Logement des officiers. Ca c’est plus délicat… Il faut se rappeler que l’abbé Ragu veut une chambre avec une cheminée, que le pasteur Monod veut une écurie particulière pour son cheval, que le rabbin Witsenhausen veut une chambre de la même qualité que celle de ses collègues (antisémitophobie). Et puis allez donc trouver dix chambres propres et meublées dans un hameau de quatre maisons ! Il y a le château. Quand il y a un château et que ce château est inhabité l’officier de cantonnement sauve l’honneur.

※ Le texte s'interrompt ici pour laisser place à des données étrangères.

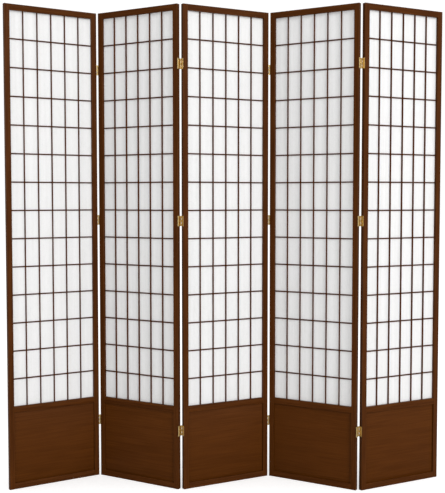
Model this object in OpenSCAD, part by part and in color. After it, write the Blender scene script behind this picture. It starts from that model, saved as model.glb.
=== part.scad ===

Mes hommes ont de la paille fraîche.

Mes officiers ont des lits avec des draps.

Mes cuisiniers ont une cuisine.

Mes tringlots ont une écurie.

Mes chauffeurs ont un garage.

Mes scribes ont un bureau.

Mon aumônier catholique a une chapelle.

Nous avons une popote.

L’honneur est sauf.

Le détachement peut arriver. Je l’attends.